**Given task**:
Below are entries. Copy exactly the lines running from the line that holds "for (const stalk" to the line that holds "# stands on", with both ends included.

·····

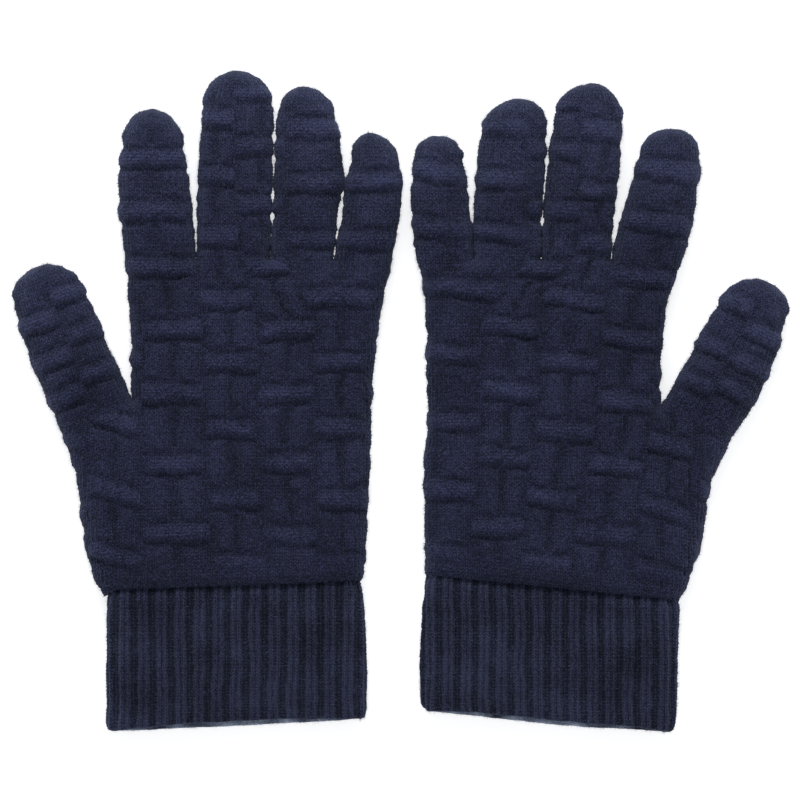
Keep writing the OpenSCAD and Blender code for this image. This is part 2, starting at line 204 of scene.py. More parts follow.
# ----------------------------------------------------------------------------
# The knit: heights of the basket weave, of the ribs and of each stitch
# ----------------------------------------------------------------------------
def weave(x, y, blocks):
    """Height of the basket weave in mm, and how far a point is on a raised bar."""
    h = np.zeros(np.shape(x))
    on = np.zeros(np.shape(x))
    wob_y = y + 0.9 * noise(x, y, 14, 1) + 0.5 * noise(x, y, 4.5, 2) + 0.45 * noise(x, y, 1.9, 5)
    wob_x = x + 0.8 * noise(x, y, 12, 3) + 0.9 * noise(x, y, 3.2, 6)
    for left, right, bars, lean, x_at in blocks:
        bl = spline([r[0] for r in left], [r[1] for r in left])(y)
        br = spline([r[0] for r in right], [r[1] for r in right])(y)
        w = np.maximum(br - bl, 0.5)
        t = (wob_x - bl) / w
        inside = (x >= bl) & (x < br)
        if not inside.any():
            continue
        yy = wob_y + lean * (x - x_at)
        g = np.full(np.shape(x), 99.0)
        for b in bars:
            k = b - yy
            g = np.where(np.abs(k) < np.abs(g), k, g)
        ends = smooth(-0.06, 0.14, t) * smooth(-0.06, 0.14, 1 - t)
        ends_wide = smooth(-0.08, 0.08, t) * smooth(-0.08, 0.08, 1 - t)
        vary = 1 + 0.35 * noise(x, y, 8, 7) + 0.25 * noise(x, y, 2.5, 3)
        bar = np.exp(-(np.abs(g) / 2.7) ** 2.4)
        bar_h = 0.95 * bar * ends * vary
        low_h = -0.82 * np.exp(-((g - 4.1) / 1.45) ** 2) * ends_wide * vary
        up_h = -0.40 * np.exp(-((g + 4.0) / 1.2) ** 2) * ends_wide
        block = smooth(4.6, 6.6, np.abs(g))
        ribs = (0.5 * (np.exp(-((t - 0.27) / 0.14) ** 2) + np.exp(-((t - 0.73) / 0.14) ** 2))
                - 0.75 * np.exp(-((t - 0.5) / 0.10) ** 2)) * smooth(9, 15, w)
        edge = -0.35 * (np.exp(-(t / 0.06) ** 2) + np.exp(-((1 - t) / 0.06) ** 2)) * block
        h = np.where(inside, bar_h + low_h + up_h + ribs * block * (1.1 - 0.4 * noise(x, y, 10, 0)) + edge, h)
        on = np.where(inside, bar * ends, on)
    return h, on


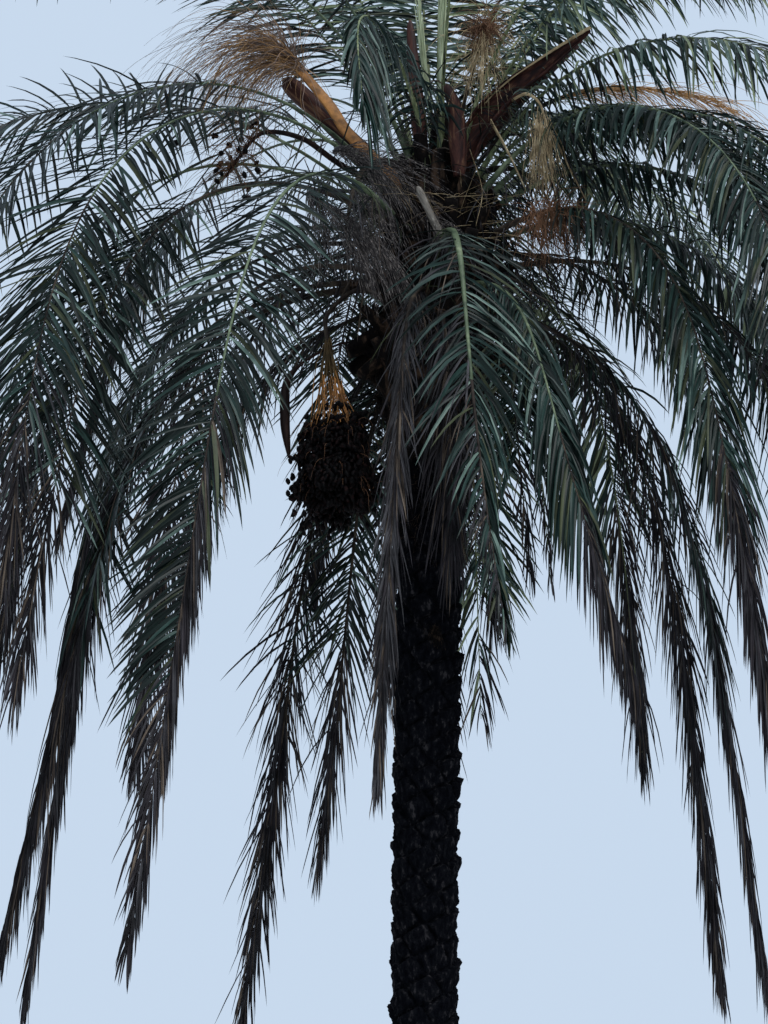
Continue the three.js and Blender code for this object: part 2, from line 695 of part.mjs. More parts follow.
stalks.forEach((stalk, number) => {
  const first = Math.ceil(STALK_STRAND_START * STALK_RINGS);
  const strand = STALKS[number][7];
  stalk.tips = bladeTips(stalk, first, () => strand, strandDirection);
});
fronds.forEach((frond, number) => {
  const dryness = FRONDS[number][7];
  const leafy = (u) => (u - PETIOLE_SHARE) / (1 - PETIOLE_SHARE);
  const reachOf = (s, i, side) => leafletLength(leafy(s.u)) * (0.92 + 0.16 * noise(number, 7 * i + side));
  const directionOf = (s, side) => leafletDirection(s, leafy(s.u), side, dryness);
  frond.tips = bladeTips(frond, PETIOLE_RINGS, reachOf, directionOf);
  const end = frond.stations[frond.stations.length - 1];
  frond.tips[0].push(end.place.clone().addScaledVector(end.tangent, 0.6 * leafletLength(1)));
});

const LOOKS = {
  bark: { color: 0x2a2420, roughness: 0.95 },
  leafBase: { color: 0x3a2f26, roughness: 0.95 },
  green: { color: 0x41604c, roughness: 0.6 },
  old: { color: 0x57604a, roughness: 0.7 },
  dry: { color: 0x6b5c4d, roughness: 0.85 },
  strand: { color: 0x9a7446, roughness: 0.8 },
  date: { color: 0x2b1a16, roughness: 0.55 },
  spathe: { color: 0x5b382b, roughness: 0.6 },
};

const palm = new THREE.Group();
palm.name = "date_palm";

function addPiece(name, solid, look) {
  const material = new THREE.MeshStandardMaterial({ metalness: 0, ...LOOKS[look] });
  const mesh = new THREE.Mesh(toGeometry(solid), material);
  mesh.name = name;
  palm.add(mesh);
}

function frondLook(dryness) {
  if (dryness > 0.75) return "dry";
  return dryness > 0.45 ? "old" : "green";
}

addPiece("trunk", trunkPiece, "bark");
addPiece("leaf_base_boss", boss, "leafBase");
addPiece("spear_leaves", spears, "green");
fronds.forEach((frond, number) => {
  if (frond.group !== frond.name) return;
  const last = frond.stations.length - 1;
  const look = frondLook(FRONDS[number][7]);
  const split = SPLIT_FRONDS.includes(frond.name);
  let solid = ribPiece(frond, 0, split ? BEND_RING : last);
  for (const guest of fronds) {
    if (guest !== frond && guest.group === frond.name) solid = solid.add(ribPiece(guest, 0, last));
  }
  addPiece("frond_" + frond.name, solid, look);
  if (!split) return;
  const bend = frond.stations[BEND_RING];
  bend.place.addScaledVector(bend.tangent, CLEARANCE);
  addPiece("frond_" + frond.name + "_tail", ribPiece(frond, BEND_RING, last), look);
});
for (const stalk of stalks) addPiece(stalk.name, ribPiece(stalk, 0, STALK_RINGS), "strand");
addPiece("date_bunch", bunch, "date");
for (const { name, solid } of spathes) addPiece(name, solid, "spathe");

export default palm;
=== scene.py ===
import math

import bpy
import numpy as np
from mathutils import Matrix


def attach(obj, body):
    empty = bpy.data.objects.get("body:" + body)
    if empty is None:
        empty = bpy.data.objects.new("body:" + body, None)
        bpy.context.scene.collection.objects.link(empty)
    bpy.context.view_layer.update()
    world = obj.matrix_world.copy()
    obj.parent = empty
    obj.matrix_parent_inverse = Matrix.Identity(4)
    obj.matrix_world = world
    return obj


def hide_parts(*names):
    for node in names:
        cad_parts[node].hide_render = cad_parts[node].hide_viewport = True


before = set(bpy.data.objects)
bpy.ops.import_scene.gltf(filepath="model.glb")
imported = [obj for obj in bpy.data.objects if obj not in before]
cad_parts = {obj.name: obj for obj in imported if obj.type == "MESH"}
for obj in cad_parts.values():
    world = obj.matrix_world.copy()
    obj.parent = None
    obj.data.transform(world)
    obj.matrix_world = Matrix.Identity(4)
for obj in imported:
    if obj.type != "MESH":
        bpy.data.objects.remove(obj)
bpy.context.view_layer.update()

# A date palm tree: rough trunk, boss of old leaf bases, feather fronds, date bunch, spent fruit stalks
# and woody spathes. Metres, +Z up. The origin is the centre of the flat cut at ground level. The viewer
# stands on the -Y side, and azimuths are counted from +X towards +Y, so 180 is the viewer's left.

# Driving dimensions, the same as the solids'
TRUNK_TOP = 5.25
TRUNK_GAP = 0.0005
TRUNK_RADIUS = 0.169
ROOT_FLARE = 0.12
FLARE_HEIGHT = 0.33
LEAN = 0.00216
BOSS_TOP = 7.02
BOSS_LEVELS = [5.25, 5.42, 5.56, 5.72, 5.9, 6.15, 6.4, 6.65, 6.85, 7.02]
BOSS_RADII = [0.176, 0.214, 0.262, 0.292, 0.296, 0.28, 0.246, 0.2, 0.146, 0.084]
LOW_BASE, HIGH_BASE = 6.01, 6.88
LOW_RISE, HIGH_RISE = -36, 85
BASE_SINK = 0.06
BEND_POWER = 1.8
PETIOLE_SHARE = 0.15
LEAFLET = 0.56
TURN = 42
TWIST = 30
GOLDEN_ANGLE = 137.508

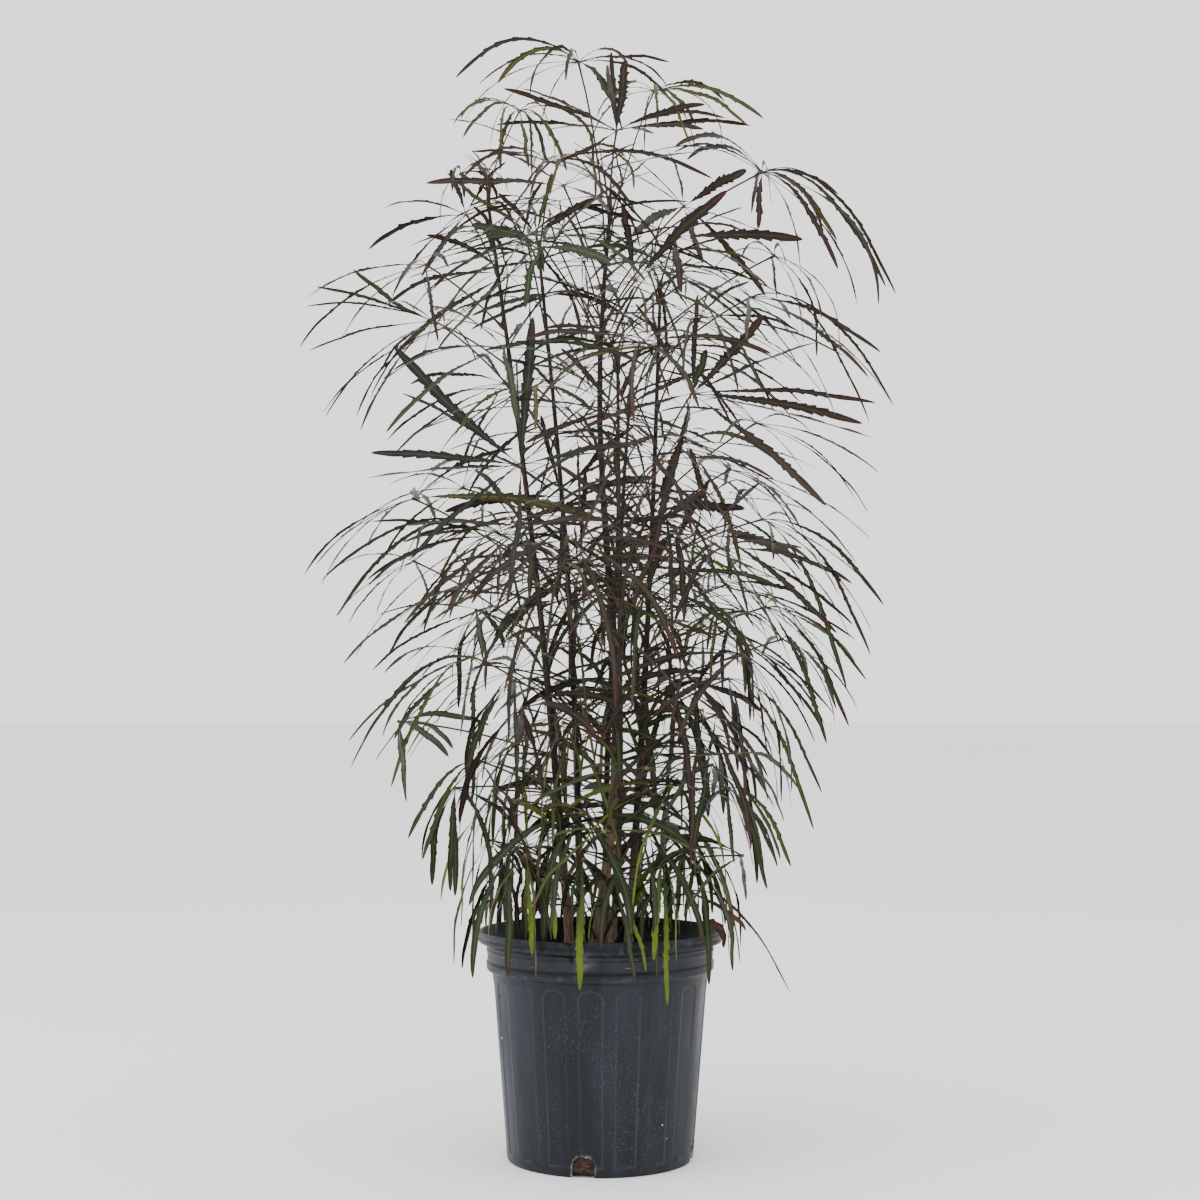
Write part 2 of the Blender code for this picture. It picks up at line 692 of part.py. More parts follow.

·····

**Right answer**:
for (const stalk of stalks) addPiece(stalk.name, ribPiece(stalk, 0, STALK_RINGS), "strand");
addPiece("date_bunch", bunch, "date");
for (const { name, solid } of spathes) addPiece(name, solid, "spathe");

export default palm;
=== scene.py ===
import math

import bpy
import numpy as np
from mathutils import Matrix


def attach(obj, body):
    empty = bpy.data.objects.get("body:" + body)
    if empty is None:
        empty = bpy.data.objects.new("body:" + body, None)
        bpy.context.scene.collection.objects.link(empty)
    bpy.context.view_layer.update()
    world = obj.matrix_world.copy()
    obj.parent = empty
    obj.matrix_parent_inverse = Matrix.Identity(4)
    obj.matrix_world = world
    return obj


def hide_parts(*names):
    for node in names:
        cad_parts[node].hide_render = cad_parts[node].hide_viewport = True


before = set(bpy.data.objects)
bpy.ops.import_scene.gltf(filepath="model.glb")
imported = [obj for obj in bpy.data.objects if obj not in before]
cad_parts = {obj.name: obj for obj in imported if obj.type == "MESH"}
for obj in cad_parts.values():
    world = obj.matrix_world.copy()
    obj.parent = None
    obj.data.transform(world)
    obj.matrix_world = Matrix.Identity(4)
for obj in imported:
    if obj.type != "MESH":
        bpy.data.objects.remove(obj)
bpy.context.view_layer.update()

# A date palm tree: rough trunk, boss of old leaf bases, feather fronds, date bunch, spent fruit stalks
# and woody spathes. Metres, +Z up. The origin is the centre of the flat cut at ground level. The viewer
# stands on the -Y side, and azimuths are counted from +X towards +Y, so 180 is the viewer's left.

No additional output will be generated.